Given problem. Copy each line below in which the word "that" occurs.
>> Begin Dataset section
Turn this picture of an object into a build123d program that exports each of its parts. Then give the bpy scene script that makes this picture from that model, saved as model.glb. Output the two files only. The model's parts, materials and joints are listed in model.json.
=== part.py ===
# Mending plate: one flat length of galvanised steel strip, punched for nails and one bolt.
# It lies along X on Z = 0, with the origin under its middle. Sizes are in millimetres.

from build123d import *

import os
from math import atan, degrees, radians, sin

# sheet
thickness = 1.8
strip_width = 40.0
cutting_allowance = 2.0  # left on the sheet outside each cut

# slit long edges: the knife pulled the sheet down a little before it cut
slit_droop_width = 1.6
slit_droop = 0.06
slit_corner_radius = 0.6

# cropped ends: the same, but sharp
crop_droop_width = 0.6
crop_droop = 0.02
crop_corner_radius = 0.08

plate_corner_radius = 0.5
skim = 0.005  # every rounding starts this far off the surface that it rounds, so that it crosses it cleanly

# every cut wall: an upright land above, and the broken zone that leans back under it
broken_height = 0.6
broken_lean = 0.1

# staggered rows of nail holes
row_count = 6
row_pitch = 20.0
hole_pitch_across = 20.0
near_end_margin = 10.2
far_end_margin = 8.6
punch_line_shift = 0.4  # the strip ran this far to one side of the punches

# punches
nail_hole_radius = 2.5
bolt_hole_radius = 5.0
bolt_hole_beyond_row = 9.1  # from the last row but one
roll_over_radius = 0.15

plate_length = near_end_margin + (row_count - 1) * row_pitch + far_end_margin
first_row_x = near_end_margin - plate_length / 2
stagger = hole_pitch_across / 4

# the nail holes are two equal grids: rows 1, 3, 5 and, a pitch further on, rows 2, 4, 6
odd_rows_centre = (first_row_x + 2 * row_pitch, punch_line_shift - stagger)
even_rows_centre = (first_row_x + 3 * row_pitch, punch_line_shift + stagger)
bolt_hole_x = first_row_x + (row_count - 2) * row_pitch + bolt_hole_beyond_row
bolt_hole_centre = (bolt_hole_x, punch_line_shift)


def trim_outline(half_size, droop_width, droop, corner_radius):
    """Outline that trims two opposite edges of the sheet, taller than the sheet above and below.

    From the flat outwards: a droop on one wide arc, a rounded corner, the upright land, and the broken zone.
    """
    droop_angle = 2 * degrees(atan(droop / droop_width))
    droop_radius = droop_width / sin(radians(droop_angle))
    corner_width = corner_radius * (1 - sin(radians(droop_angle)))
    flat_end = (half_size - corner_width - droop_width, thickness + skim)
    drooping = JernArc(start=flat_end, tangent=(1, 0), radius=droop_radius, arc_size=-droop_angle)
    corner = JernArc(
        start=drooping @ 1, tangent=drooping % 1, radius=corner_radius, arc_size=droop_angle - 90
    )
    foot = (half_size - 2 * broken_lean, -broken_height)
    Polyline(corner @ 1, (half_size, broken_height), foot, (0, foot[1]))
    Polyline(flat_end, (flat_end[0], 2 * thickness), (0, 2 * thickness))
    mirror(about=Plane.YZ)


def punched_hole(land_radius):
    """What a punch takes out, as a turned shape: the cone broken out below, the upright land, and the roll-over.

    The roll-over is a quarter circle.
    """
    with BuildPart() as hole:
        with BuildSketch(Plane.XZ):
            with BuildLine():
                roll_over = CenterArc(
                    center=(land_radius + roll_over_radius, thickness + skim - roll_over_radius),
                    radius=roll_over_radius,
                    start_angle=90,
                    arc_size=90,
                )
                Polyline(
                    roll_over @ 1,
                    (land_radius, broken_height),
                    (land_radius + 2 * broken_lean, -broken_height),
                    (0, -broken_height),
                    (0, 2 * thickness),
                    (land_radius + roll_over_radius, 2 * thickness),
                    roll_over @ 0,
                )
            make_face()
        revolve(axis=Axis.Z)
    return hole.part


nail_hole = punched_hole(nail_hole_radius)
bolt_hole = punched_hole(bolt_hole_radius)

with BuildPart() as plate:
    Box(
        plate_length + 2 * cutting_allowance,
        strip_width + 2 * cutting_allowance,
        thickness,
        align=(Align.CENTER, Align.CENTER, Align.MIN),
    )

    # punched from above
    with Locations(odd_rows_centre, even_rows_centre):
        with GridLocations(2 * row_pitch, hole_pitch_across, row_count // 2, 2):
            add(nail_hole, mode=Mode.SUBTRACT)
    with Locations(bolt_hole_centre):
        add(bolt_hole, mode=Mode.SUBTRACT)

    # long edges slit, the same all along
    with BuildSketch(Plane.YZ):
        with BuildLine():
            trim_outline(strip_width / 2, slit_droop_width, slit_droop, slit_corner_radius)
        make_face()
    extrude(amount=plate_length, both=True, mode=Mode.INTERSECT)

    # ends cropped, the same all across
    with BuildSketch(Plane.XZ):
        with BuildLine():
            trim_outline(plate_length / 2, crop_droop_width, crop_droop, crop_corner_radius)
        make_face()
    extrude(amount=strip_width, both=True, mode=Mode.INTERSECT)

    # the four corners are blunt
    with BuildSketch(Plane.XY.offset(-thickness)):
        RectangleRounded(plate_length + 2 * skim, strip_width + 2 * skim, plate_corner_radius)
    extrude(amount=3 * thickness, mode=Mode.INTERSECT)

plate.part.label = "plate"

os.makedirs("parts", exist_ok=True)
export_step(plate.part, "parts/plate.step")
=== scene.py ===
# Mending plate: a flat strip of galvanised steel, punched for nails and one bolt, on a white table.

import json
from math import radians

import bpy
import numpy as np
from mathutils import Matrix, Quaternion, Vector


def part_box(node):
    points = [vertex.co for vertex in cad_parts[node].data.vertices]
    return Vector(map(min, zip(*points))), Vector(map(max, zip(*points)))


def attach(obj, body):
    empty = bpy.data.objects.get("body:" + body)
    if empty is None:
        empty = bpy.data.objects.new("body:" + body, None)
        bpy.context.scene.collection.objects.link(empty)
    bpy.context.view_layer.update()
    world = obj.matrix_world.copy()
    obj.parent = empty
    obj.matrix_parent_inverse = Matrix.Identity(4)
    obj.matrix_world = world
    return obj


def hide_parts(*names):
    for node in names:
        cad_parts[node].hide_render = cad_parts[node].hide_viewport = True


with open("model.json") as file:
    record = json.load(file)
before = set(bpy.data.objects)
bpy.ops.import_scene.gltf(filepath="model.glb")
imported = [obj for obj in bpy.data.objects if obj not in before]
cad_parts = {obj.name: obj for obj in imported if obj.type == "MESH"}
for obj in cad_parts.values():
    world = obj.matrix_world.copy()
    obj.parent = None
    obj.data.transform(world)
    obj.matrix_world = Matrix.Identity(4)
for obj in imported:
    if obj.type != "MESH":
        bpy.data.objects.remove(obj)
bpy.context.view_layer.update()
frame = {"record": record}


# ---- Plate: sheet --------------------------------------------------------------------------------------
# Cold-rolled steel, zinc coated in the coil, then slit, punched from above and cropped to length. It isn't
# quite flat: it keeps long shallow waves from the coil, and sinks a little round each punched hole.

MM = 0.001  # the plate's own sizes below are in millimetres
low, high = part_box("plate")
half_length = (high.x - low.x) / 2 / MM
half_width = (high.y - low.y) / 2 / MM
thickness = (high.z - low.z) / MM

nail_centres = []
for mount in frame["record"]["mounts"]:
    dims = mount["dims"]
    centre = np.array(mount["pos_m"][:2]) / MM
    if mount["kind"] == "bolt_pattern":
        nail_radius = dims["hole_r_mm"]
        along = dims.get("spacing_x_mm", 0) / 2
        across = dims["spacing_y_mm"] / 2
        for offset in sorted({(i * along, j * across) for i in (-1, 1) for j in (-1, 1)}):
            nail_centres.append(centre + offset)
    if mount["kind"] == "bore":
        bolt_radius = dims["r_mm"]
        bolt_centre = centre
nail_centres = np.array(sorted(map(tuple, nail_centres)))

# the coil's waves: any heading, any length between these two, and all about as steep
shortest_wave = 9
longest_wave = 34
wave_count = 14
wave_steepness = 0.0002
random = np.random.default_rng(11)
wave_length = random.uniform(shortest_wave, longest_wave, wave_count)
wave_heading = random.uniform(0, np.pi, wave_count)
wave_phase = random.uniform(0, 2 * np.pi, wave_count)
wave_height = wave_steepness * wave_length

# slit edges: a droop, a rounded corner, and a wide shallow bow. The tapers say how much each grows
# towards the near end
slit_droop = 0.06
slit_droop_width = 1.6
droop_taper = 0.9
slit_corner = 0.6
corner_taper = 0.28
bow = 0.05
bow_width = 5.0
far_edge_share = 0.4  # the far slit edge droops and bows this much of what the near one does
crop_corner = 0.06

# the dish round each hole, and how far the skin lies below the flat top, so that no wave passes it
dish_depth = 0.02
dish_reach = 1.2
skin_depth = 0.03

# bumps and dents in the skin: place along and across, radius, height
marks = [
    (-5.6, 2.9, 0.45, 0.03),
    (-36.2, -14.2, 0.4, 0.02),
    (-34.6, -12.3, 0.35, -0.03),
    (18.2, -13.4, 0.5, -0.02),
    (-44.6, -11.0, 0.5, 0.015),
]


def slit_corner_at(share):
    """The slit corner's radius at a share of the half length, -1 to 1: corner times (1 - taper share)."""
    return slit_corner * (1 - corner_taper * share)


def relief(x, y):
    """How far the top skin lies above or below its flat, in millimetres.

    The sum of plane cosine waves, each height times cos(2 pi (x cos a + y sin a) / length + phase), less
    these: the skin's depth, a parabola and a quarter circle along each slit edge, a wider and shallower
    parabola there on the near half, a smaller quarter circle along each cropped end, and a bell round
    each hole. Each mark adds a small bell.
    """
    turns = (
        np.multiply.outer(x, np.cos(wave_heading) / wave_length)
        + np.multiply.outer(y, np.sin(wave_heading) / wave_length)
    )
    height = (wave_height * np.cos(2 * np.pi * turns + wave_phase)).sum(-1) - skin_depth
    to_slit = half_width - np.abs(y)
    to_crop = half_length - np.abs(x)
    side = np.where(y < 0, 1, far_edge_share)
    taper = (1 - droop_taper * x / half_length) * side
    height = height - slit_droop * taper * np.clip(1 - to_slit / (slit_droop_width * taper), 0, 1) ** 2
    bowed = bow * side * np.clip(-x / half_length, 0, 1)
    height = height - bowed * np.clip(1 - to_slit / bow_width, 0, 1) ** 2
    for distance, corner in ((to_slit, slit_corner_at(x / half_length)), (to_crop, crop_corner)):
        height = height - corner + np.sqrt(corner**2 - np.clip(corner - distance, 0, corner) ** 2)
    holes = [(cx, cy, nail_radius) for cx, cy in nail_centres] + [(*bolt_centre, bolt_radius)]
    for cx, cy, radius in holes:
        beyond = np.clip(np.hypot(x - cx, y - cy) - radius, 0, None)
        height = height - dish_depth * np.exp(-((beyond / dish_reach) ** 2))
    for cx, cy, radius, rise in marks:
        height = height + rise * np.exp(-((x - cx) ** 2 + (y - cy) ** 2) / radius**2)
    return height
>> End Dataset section
Task response.
Turn this picture of an object into a build123d program that exports each of its parts. Then give the bpy scene script that makes this picture from that model, saved as model.glb. Output the two files only. The model's parts, materials and joints are listed in model.json.
skim = 0.005  # every rounding starts this far off the surface that it rounds, so that it crosses it cleanly
# every cut wall: an upright land above, and the broken zone that leans back under it
    """Outline that trims two opposite edges of the sheet, taller than the sheet above and below.
# the dish round each hole, and how far the skin lies below the flat top, so that no wave passes it